I had an early adult life that was full of drama. The drama surrounded my relationships. At age 47, following a serious and violent encounter with a partner, I withdrew into personal growth and recovery. It has been a long path. To be honest, I feel safe here. Fear reminds me constantly that another entangled relationship could once again bring much pain. I long ago stopped blaming others. I now find myself so free of pain that I am content to enjoy my circle of friends. I can't project much beyond that. We are all on our own paths. We must learn from our own mistakes. I am only responsible for myself. I choose not to give anyone else power or authority over my life.

1

Brace yourself, I am about to make serious verbal jabs at some people.

The people you're describing are stupid and think that non-adherent relationships can be kept together by fantasizing and taking impressions, which are both forms of applying nonsense. There is a real system to human relationships but those people are too dumb to comprehend and apply concepts of relationships, law and the self.

"I'd love to know what my fellow humans are working on, and what kinds of observations they have about themselves and their relationships."

Oh jeez, where do I start on my answer to that? I made a list of all my bad life decisions in a college ruled composition book where I store all my health info. It contains all of my bad traits, as well in the form of neurobehavioral stuff. It's like over four hundred items and I still have to fix those things.

Luckily I have an inclination to attain what used to be called "upwards tendency" so I may assume a better status in the future, rather than remain the distance that I am from my less mature selves, which is too close of a distance.

1

Some become vindictive, turning into a stalker,Male or Female,checking up on their former romantic interest,shadowing them on a date not letting go when they should perhaps,yes court orders can be filed but's the enforcing them that makes it difficult.

1

Two to tango n all that. The blame game never helps anyone heal. In fact it holds you back. A few years after i broke up with the mother of my boys she casually said "after i broke up with you". And i went mmm. We all tell it from our own perspective
And we laughed about it. ?

0

A - People, by virtue of human nature will color events in their lives in their favor when telling them to someone else

But ...

It was my former GI friend who violated his oath of enlistment to 'protect and defend the constitution from all enemies, both foreign and domestic' when he voted for the orange one whom he hoped would intentionally violate the Constitution to ban abortions and our personal agreement to never force his religion on anyone.
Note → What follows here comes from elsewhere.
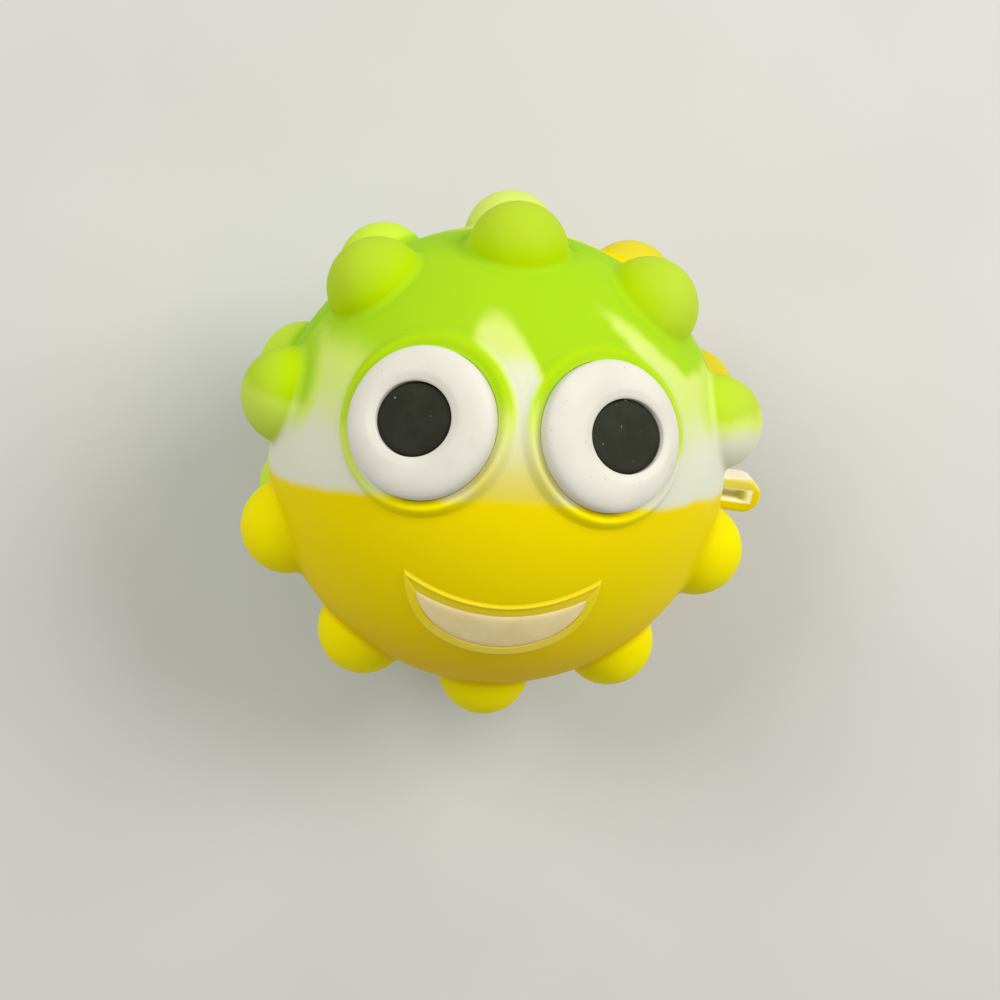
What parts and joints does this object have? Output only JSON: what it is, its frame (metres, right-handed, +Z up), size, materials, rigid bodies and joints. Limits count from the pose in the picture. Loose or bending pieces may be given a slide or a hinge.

Wrytyr Level 7 June 27, 2018
0

My ex said I was passive aggressive. I was absolutely floored. No way! Now I get it. There were so many ways I avoided conflict by being undermining or negligent. She was so right. It hurt to admit it. But I hope, it makes me better

passive aggression is taught to you as a negative coping mechanism oftentimes when you've very very young.
I see it start with not validating feelings and being able to process them, express them in a healthy way in conflicts. That is a real skill. One I can kind of suck at myself.
So the only way for those with this way of trying to quell anger is for it to spill out some other place where it makes no sense and no fairness.

It's also contagious. Once the person in your life figures out this is your way, it's a vicious cycle.